This notebook should be thought of as a continuation of the XGBoost in Sagemaker notebook. As such, we will be using some of the prepared data that was processed in the first notebook. If you have not yet run the first notebook, do so now so that the IMDB sentiment data will have been downloaded and processed.

In [None]:
import os
import pickle

cache_dir = os.path.join("cache", "sentiment_analysis") # where we will be reading the pre-computed data from

def load_data(cache_dir = cache_dir, cache_file = "preprocessed_data.pkl"):
    
    # We will read in the cached data and then return the dataset
    cache_data = None
    with open(os.path.join(cache_dir, cache_file), "rb") as f:
        cache_data = pickle.load(f)
    print("Read preprocessed data from cache file:", cache_file)
    
    return cache_data['words_train'], cache_data['words_test'], cache_data['labels_train'], cache_data['labels_test']

In [None]:
train_X, test_X, train_y, test_y = load_data()
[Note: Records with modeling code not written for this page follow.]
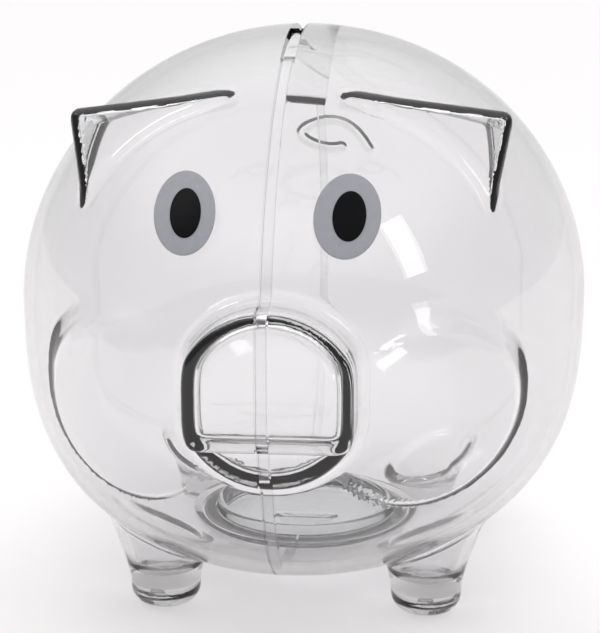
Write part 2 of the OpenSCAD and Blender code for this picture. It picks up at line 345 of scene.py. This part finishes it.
def relax(points, quads, field, step, rounds=2):
    """Evens out the quads along the surface, so that none is a sliver."""
    ends = np.concatenate([quads[:, [i, (i + 1) % 4]] for i in range(4)])
    degree = np.bincount(ends[:, 0], minlength=len(points))[:, None]
    for _ in range(rounds):
        total = np.zeros_like(points)
        for axis in range(3):
            total[:, axis] = np.bincount(ends[:, 0], points[ends[:, 1], axis], len(points))
        points = settle(points + 0.5 * (total / np.maximum(degree, 1) - points), field, step, 1)
    return settle(points, field, step, 3)


def new_object(name, points, faces):
    mesh = bpy.data.meshes.new(name)
    mesh.from_pydata([tuple(p) for p in points], [], [tuple(int(i) for i in f) for f in faces])
    mesh.validate()
    bm = bmesh.new()
    bm.from_mesh(mesh)
    if bm.calc_volume(signed=True) < 0:
        bmesh.ops.reverse_faces(bm, faces=bm.faces)
    bm.to_mesh(mesh)
    bm.free()
    obj = bpy.data.objects.new(name, mesh)
    bpy.context.scene.collection.objects.link(obj)
    return obj


def field_object(name, field, step, low, high):
    points, quads = surface_net(field, low, high, step)
    return new_object(name, relax(settle(points, field, step), quads, field, step), quads)


def box_object(name, low, high):
    bm = bmesh.new()
    bmesh.ops.create_cube(bm, size=1)
    low, high = Vector(low), Vector(high)
    for v in bm.verts:
        v.co = (low + high) / 2 + Vector(a * b for a, b in zip(v.co, high - low, strict=True))
    return finish_bmesh(name, bm)


def drum_object(name, radius, low, high, sides=192):
    bm = bmesh.new()
    bmesh.ops.create_cone(
        bm, cap_ends=True, segments=sides, radius1=radius, radius2=radius, depth=high - low,
        matrix=Matrix.Translation((0, 0, (low + high) / 2)),
    )
    return finish_bmesh(name, bm)


def finish_bmesh(name, bm):
    mesh = bpy.data.meshes.new(name)
    bm.to_mesh(mesh)
    bm.free()
    obj = bpy.data.objects.new(name, mesh)
    bpy.context.scene.collection.objects.link(obj)
    return obj


def combined(obj, operation, *tools):
    """obj after one boolean with each tool."""
    for tool in tools:
        mod = obj.modifiers.new("cut", "BOOLEAN")
        mod.operation = operation
        mod.solver = "MANIFOLD"
        mod.object = tool
    graph = bpy.context.evaluated_depsgraph_get()
    mesh = bpy.data.meshes.new_from_object(obj.evaluated_get(graph))
    obj.modifiers.clear()
    old, obj.data = obj.data, mesh
    bpy.data.meshes.remove(old)
    return obj


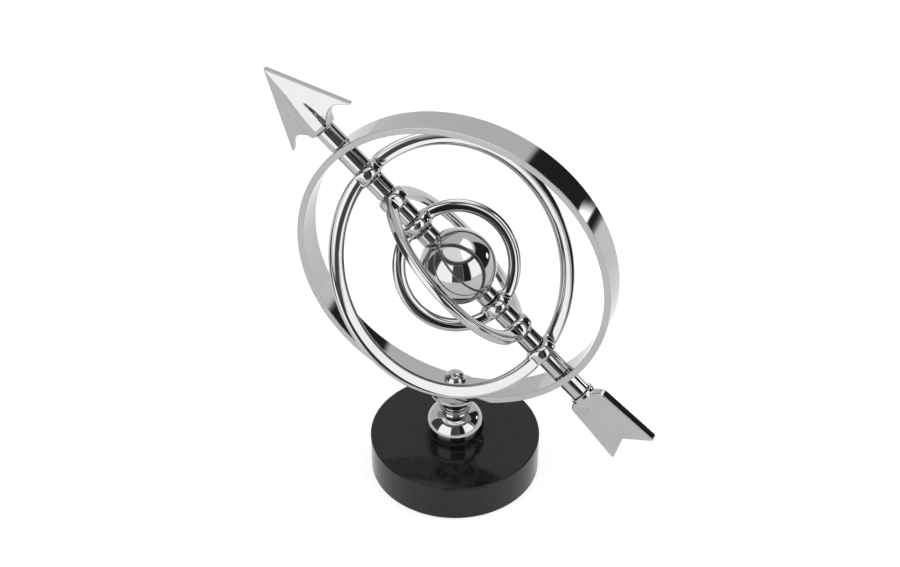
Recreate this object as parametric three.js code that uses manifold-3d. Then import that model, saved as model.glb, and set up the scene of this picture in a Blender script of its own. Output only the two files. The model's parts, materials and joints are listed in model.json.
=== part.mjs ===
// Armillary sphere: a slanted arrow carries a globe and three turning rings inside a large upright ring,
// which stands on a turned stem and a round stone base. Millimetres, +Z up, underside centre at the origin.
import * as THREE from "three";
import { mergeVertices } from "three/addons/utils/BufferGeometryUtils.js";
import Module from "manifold-3d";

const wasm = await Module();
wasm.setup();

// Driving dimensions
const baseRadius = 62.5;
const padThickness = 1.2;
const baseTop = 30.3;
const baseChamfer = 0.9;
const outerRingRadius = 113.9;
const outerRingThickness = 4.7;
const outerRingWidth = 22;
const rodSlope = 43.4; // degrees above the horizontal, towards the arrowhead
const rodRadius = 4;
const sleeveRadius = 7.5;
const globeRadius = 26.8;
const globeShift = -2.6; // along the rod, negative towards the tail
const collarReach = 15.6; // outer ring to the neck of either casting
const headLength = 56.8; // neck to arrow point
const tailLength = 57.5;
const headHalfWidth = 31.5;
const headThickness = 4.8;
const tailHalfWidth = 21.5;
const tailShoulder = 17; // half width where the fletching leaves its socket
const tailThickness = 6.2;
const tailTwist = -8.5; // degrees about the rod, its upper edge towards the front
const studRadius = 4;
const counterboreTop = 14;
const washerThickness = 1.6;
const nutHeight = 6.5;
const beadRadius = 21.8;
const beadHeight = 22;
const neckFoot = 11.6;
const neckHeight = 14;
const saucerRadius = 18.2;
const saucerHeight = 5;
const domeHeight = 10.4;
const gap = 0.3; // between pieces that meet on the slanted rod
const slip = 0.15; // radial play of a plain hole

// Facets round each kind of turned piece
const largeFacets = 72;
const turnedFacets = 32;
const sleeveFacets = 20;
const holeFacets = 20;
const ringTurns = 56;
const ringSides = 8;

// Each turning ring: its place in the room between globe (0) and outer ring (1), half sizes of the section,
// turn about the rod, shift along it, and how far its bosses reach inwards and outwards from the section centre
const largeRing = { place: 0.7476, radial: 5.2, axial: 3.2, turn: 64.5, shift: 0, bossIn: 6.6, bossOut: 4.1 };
const middleRing = { place: 0.4308, radial: 5.2, axial: 2.9, turn: -71, shift: -0.8, bossIn: 5.6, bossOut: 6.6 };
const innerRing = { place: 0.1748, radial: 4.6, axial: 2.9, turn: 48, shift: -1.8, bossIn: 7.6, bossOut: 4.0 };
const bossRound = 2;
const flareLength = 17; // arc over which a ring widens into its boss

// Worked out from them
const rad = Math.PI / 180;
const outerRingInner = outerRingRadius - outerRingThickness;
const beadTop = baseTop + beadHeight;
const neckTop = beadTop + neckHeight;
const saddleHeight = neckTop + saucerHeight; // underside of the outer ring
const ringCentreHeight = saddleHeight + outerRingRadius;
const neckReach = outerRingRadius + collarReach; // ring centre to the neck of either casting
const headReach = neckReach + headLength;
const tailReach = neckReach + tailLength;
const rodEnd = neckReach + 9;
const floorInsideRing = saddleHeight + outerRingThickness;
const rodBore = rodRadius + gap;
const globeFlat = Math.sqrt(globeRadius ** 2 - (sleeveRadius + gap) ** 2);
const bossRadius = sleeveRadius + 3;
const flareHalfWidth = sleeveRadius;
const socketMouth = sleeveRadius + 1.1; // castings, where they meet the collars
const socketRim = sleeveRadius + 1.8;
const washerRadius = 2.75 * studRadius;
const counterboreRadius = washerRadius + 2;
const nutFlats = 3.25 * studRadius;
const crownRadius = 2 * studRadius;
for (const ring of [largeRing, middleRing, innerRing]) {
  ring.radius = globeRadius + ring.place * (outerRingInner - globeRadius);
}

// How far a flat disc of this radius stands off the inside of the outer ring
const sagInsideRing = (radius) => outerRingInner - Math.sqrt(outerRingInner ** 2 - radius ** 2);

// Materials
const paint = (color, roughness, metalness) => new THREE.MeshStandardMaterial({ color, roughness, metalness });
const chrome = () => paint(0xd6d8da, 0.08, 1);
const steel = () => paint(0xa9abad, 0.35, 1);
const stone = () => paint(0x2c2c2e, 0.3, 0);
const felt = () => paint(0x1d1d1f, 0.95, 0);

// Solids
function toSolid(geometry) {
  const plain = geometry.index ? geometry.toNonIndexed() : geometry.clone();
  plain.deleteAttribute("normal");
  plain.deleteAttribute("uv");
  const welded = mergeVertices(plain, 1e-4);
  const mesh = new wasm.Mesh({
    numProp: 3,
    vertProperties: new Float32Array(welded.attributes.position.array),
    triVerts: new Uint32Array(welded.index.array),
  });
  return new wasm.Manifold(mesh);
}

function toGeometry(solid) {
  const mesh = solid.getMesh();
  const geometry = new THREE.BufferGeometry();
  const points = new Float32Array(mesh.numVert * 3);
  for (let i = 0; i < mesh.numVert; i += 1) {
    for (let k = 0; k < 3; k += 1) points[3 * i + k] = mesh.vertProperties[i * mesh.numProp + k];
  }
  geometry.setAttribute("position", new THREE.BufferAttribute(points, 3));
  geometry.setIndex(Array.from(mesh.triVerts));
  return geometry;
}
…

## Step 2: Transform the data

In the XGBoost notebook we transformed the data from its word representation to a bag-of-words feature representation. This time we would like to think of the various words as categorical variables, that is, we will represent each word as an integer. Of course, some of the words that appear in the reviews occur very infrequently and so likely don't contain much information for the purposes of sentiment analysis. The way we will deal with this problem is that we will fix the size of our working vocabularly and we will only include the words that appear most frequently. The will then combine all of the infrequent words into a single category and, in our case, we will label it as `1`.
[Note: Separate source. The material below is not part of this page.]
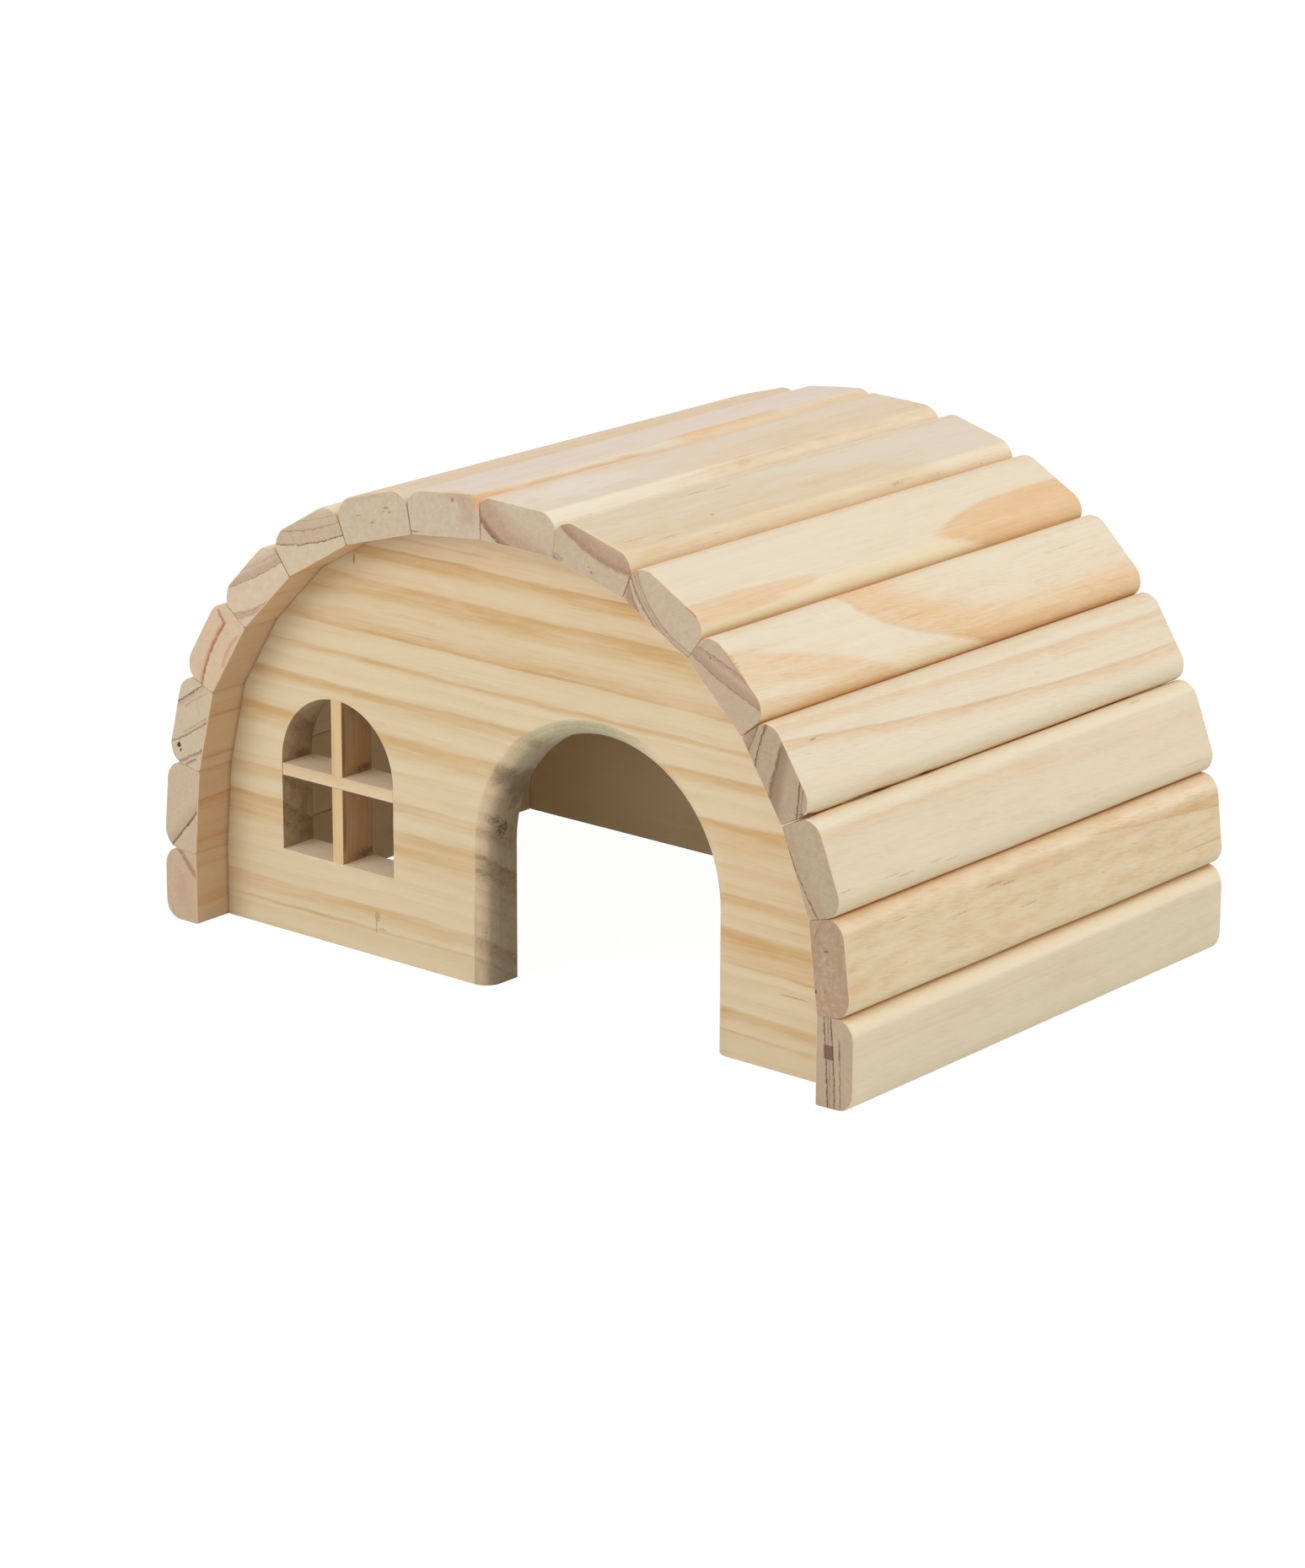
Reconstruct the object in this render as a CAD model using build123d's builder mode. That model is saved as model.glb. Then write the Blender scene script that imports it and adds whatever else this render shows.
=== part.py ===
"""Arched wooden hamster house: sixteen edge-rounded slats glued over two end walls.

Frame: X runs across the front (window side is -X), Y runs from front to back, Z is up.
The origin is at the middle of the footprint, on the floor. All lengths are in millimetres.
"""

import os
from math import cos, radians, sin

from build123d import *

# ---------------------------------------------------------------- driving dimensions
overall_width = 190.0
overall_height = 110.0
overall_depth = 130.0

slat_thickness = 9.5
slat_edge_radius = 4.0  # round on the outer long edges
crown_edge_radius = 2.4  # the two edges that meet at the crown are rounded less
joint_gap = 0.3  # hairline between neighbouring slats

wall_thickness = 9.3
wall_setback = 10.0  # how far the slats run past the outer face of each end wall

door_width = 60.6
door_height = 60.5
door_centre_x = 20.9
door_edge_radius = 3.8  # round on the door's front edge

window_width = 32.4
window_height = 36.4
window_centre_x = -52.3
window_sill_height = 18.6
mullion_width = 3.0
transom_height = 2.7
transom_above_sill = 18.1  # sill to the transom's centre line

# Lean of each slat's section in degrees from upright, from the left foot over the crown
# to the right foot. The arch is assembled by hand, so its two sides differ a little.
slat_leans = (0, 5, 14, 32, 45, 60, 74, 84, 92, 105.5, 119.5, 134, 147.5, 158.5, 173, 180)
crown_joint = 8  # the joint at the top of the arch, counted from the left foot
left_foot_share = 0.84  # height of the left foot slat, in slat widths
floor_overrun = 1.0  # how far the door's cut runs below the floor

# ---------------------------------------------------------------- derived places
inner_width = overall_width - 2 * slat_thickness
inner_height = overall_height - slat_thickness
front_wall_inner = Plane.XZ.offset(overall_depth / 2 - wall_setback - wall_thickness)
front_wall_face = Plane.XZ.offset(overall_depth / 2 - wall_setback)
back_wall_face = Plane.XZ.offset(wall_setback - overall_depth / 2)
lap_depth = wall_thickness / 2
transom_z = window_sill_height + transom_above_sill


def arch_joints() -> list[Vector]:
    """Inner corners where neighbouring slats meet, from the left foot to the right foot."""
    across = [sin(radians(lean)) for lean in slat_leans]
    upward = [cos(radians(lean)) for lean in slat_leans]
    upward[0] = left_foot_share
    step_x = inner_width / sum(across)
    step_z = inner_height / sum(upward[:crown_joint])
    points = [Vector(-inner_width / 2, 0)]
    for run, rise in zip(across[:-1], upward[:-1]):
        points.append(points[-1] + Vector(run * step_x, rise * step_z))
    points.append(Vector(points[-1].X, 0))
    return points


joints = arch_joints()
last_joint = len(joints) - 1


def slat_normal(index: int) -> Vector:
    """Unit vector out of the arch, square to the slat's inner face."""
    chord = (joints[index + 1] - joints[index]).normalized()
    return chord.rotate(Axis.Z, 90)


def mitre_direction(joint: int) -> Vector:
    """Outward direction of the cut between the two slats at a joint, or of a foot's cut."""
    before = slat_normal(max(joint - 1, 0))
    after = slat_normal(min(joint, last_joint - 1))
    return (before + after).normalized()


def mitred_end(index: int, joint: int, inward: Vector) -> tuple[Vector, Vector]:
    """Inner and outer corner of a slat at one joint, set back by half the hairline."""
    mitre = mitre_direction(joint)
    reach = mitre.dot(slat_normal(index))
    is_foot = joint in (0, last_joint)
    setback = 0 if is_foot else joint_gap / 2 / reach
    inner = joints[joint] + inward * setback
    return inner, inner + mitre * (slat_thickness / reach)


def edge_radius(joint: int) -> float:
    """Round of the outer edges that meet at a joint."""
    return crown_edge_radius if joint == crown_joint else slat_edge_radius


def arched_profile(width: float, height: float, centre_x: float, base: float) -> Sketch:
    """Outline of a round-headed opening: straight sides under a half circle."""
    left = centre_x - width / 2
    right = centre_x + width / 2
    spring = base + height - width / 2
    with BuildSketch() as profile:
        with BuildLine():
            Polyline((left, spring), (left, base), (right, base), (right, spring))
            ThreePointArc((left, spring), (centre_x, base + height), (right, spring))
        make_face()
    return profile.sketch


door_profile = arched_profile(
    door_width, door_height + floor_overrun, door_centre_x, -floor_overrun
)
window_profile = arched_profile(
    window_width, window_height, window_centre_x, window_sill_height
)

os.makedirs("parts", exist_ok=True)

# ---------------------------------------------------------------- slats of the arch
for index in range(len(slat_leans)):
    chord = (joints[index + 1] - joints[index]).normalized()
    start_inner, start_outer = mitred_end(index, index, chord)
    end_inner, end_outer = mitred_end(index, index + 1, chord * -1)
    with BuildPart() as slat:
        with BuildSketch(Plane.XZ) as section:
            with BuildLine():
                Polyline(start_inner, start_outer, end_outer, end_inner, close=True)
            make_face()
            start_corner = section.vertices().sort_by_distance(start_outer)[0]
            fillet(start_corner, radius=edge_radius(index))
            end_corner = section.vertices().sort_by_distance(end_outer)[0]
            fillet(end_corner, radius=edge_radius(index + 1))
        extrude(amount=overall_depth / 2, both=True)
    slat.part.label = f"slat_{index + 1:02d}"
    export_step(slat.part, f"parts/{slat.part.label}.step")

# ---------------------------------------------------------------- front wall
with BuildPart() as front_wall:
    with BuildSketch(front_wall_inner):
        with BuildLine():
            Polyline(*joints, close=True)
        make_face()
        add(door_profile, mode=Mode.SUBTRACT)
        add(window_profile, mode=Mode.SUBTRACT)
    extrude(amount=wall_thickness)
    door_edges = (
        front_wall.faces()
        .sort_by(Axis.Y)[0]
        .outer_wire()
        .edges()
        .filter_by_position(Axis.X, door_centre_x - door_width / 2, door_centre_x + door_width / 2)
        .filter_by_position(Axis.Z, 0, door_height, inclusive=(False, True))
    )
    fillet(door_edges, radius=door_edge_radius)
front_wall.part.label = "front_wall"
export_step(front_wall.part, "parts/front_wall.step")

# ---------------------------------------------------------------- back wall
with BuildPart() as back_wall:
    with BuildSketch(back_wall_face):
        with BuildLine():
            Polyline(*joints, close=True)
        make_face()
    extrude(amount=wall_thickness)
back_wall.part.label = "back_wall"
export_step(back_wall.part, "parts/back_wall.step")

# ---------------------------------------------------------------- upright window bar
with BuildPart() as window_mullion:
    with BuildSketch(front_wall_inner):
        with Locations((window_centre_x, window_sill_height)):
            Rectangle(mullion_width, window_height, align=(Align.CENTER, Align.MIN))
        add(window_profile, mode=Mode.INTERSECT)
    extrude(amount=wall_thickness)
    with BuildSketch(front_wall_face):
        with Locations((window_centre_x, transom_z)):
            Rectangle(mullion_width, transom_height)
    extrude(amount=-lap_depth, mode=Mode.SUBTRACT)
window_mullion.part.label = "window_mullion"
export_step(window_mullion.part, "parts/window_mullion.step")

# ---------------------------------------------------------------- level window bar
with BuildPart() as window_transom:
    with BuildSketch(front_wall_inner):
        with Locations((window_centre_x, transom_z)):
            Rectangle(window_width, transom_height)
    extrude(amount=wall_thickness)
    with BuildSketch(front_wall_inner):
        with Locations((window_centre_x, transom_z)):
            Rectangle(mullion_width, transom_height)
    extrude(amount=lap_depth, mode=Mode.SUBTRACT)
window_transom.part.label = "window_transom"
export_step(window_transom.part, "parts/window_transom.step")
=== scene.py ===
"""Arched pine hamster house: the looks of its slats, end walls and window bars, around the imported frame.

The frame is in metres: X runs across the front, Y from front to back, Z up from the floor.
Every board also has its own axes in millimetres: across its width, along its grain, and deep through it.
"""

import logging
import math
from dataclasses import dataclass, fields
from enum import Enum
from functools import reduce

import bpy
import numpy as np
from mathutils import Matrix, Vector


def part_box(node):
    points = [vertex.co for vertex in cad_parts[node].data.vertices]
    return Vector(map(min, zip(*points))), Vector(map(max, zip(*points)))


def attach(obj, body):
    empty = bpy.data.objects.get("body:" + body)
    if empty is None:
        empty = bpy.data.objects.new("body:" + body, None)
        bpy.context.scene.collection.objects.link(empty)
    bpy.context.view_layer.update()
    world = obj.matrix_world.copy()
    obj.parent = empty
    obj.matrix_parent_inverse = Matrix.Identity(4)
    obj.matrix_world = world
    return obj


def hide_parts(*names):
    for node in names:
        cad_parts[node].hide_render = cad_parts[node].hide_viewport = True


log = logging.getLogger("hamster_house")

MM = 0.001
BODY = "root"

Colour = tuple[float, float, float]
Point = tuple[float, float, float]
Spot = tuple[float, float]
Parts = tuple["Signal", "Signal", "Signal"]  # across, along and deep

SEED_STRIDE = (37.3, 61.1, 23.7)  # how far apart two seeds read the noise, in millimetres
DARKER = (0.72, 0.60, 0.44)  # what fully darkened wood is multiplied by
LIGHTER = 0.30  # how far fully lightened wood goes towards white
GROOVE_SHADE = (0.84, 0.73, 0.60)  # painted shade: warm darkening on a slat's rounding next to its joint
OVERHANG_SHADE = (0.84, 0.71, 0.59)  # painted shade on the inner face of a slat where it sticks out past a wall
CORNER_SHADE = (0.5, 0.42, 0.34)  # deeper painted shade on the same face, close to the wall
WARM_STAIN = (1.0, 0.88, 0.74)  # on the cuts of a wall that look browner

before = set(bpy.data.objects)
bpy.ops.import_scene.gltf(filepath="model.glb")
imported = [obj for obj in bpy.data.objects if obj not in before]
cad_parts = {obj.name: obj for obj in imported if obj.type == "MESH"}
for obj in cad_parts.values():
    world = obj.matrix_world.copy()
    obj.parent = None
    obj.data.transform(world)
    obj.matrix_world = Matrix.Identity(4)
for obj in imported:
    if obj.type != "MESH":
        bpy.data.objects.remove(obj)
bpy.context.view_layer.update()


def srgb(red: int, green: int, blue: int) -> Colour:
    """Turn a colour as a screen shows it, 0 to 255, into linear light, 0 to 1.

    The sRGB curve is a straight line up to 0.04045, and above it a shifted value to the power 2.4.

    Args:
        red: red channel.
        green: green channel.
        blue: blue channel.

    Returns:
        The three linear channels.
    """
    channels = np.array([red, green, blue]) / 255
    linear = np.where(channels <= 0.04045, channels / 12.92, ((channels + 0.055) / 1.055) ** 2.4)
    return tuple(float(value) for value in linear)


# ------------------------------------------------------------------ shader maths


class Blend(Enum):
    """How a second colour is laid over a first."""

    COVER = "MIX"
    STAIN = "MULTIPLY"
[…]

Furthermore, since we will be using a recurrent neural network, it will be convenient if the length of each review is the same. To do this, we will fix a size for our reviews and then pad short reviews with the category 'no word' (which we will label `0`) and truncate long reviews.

** NOTE: ** As in the XGBoost notebook when we were creating the Bag-Of-Words features, we can only create our feature transformer using the training data, otherwise we are cheating by looking at the answers.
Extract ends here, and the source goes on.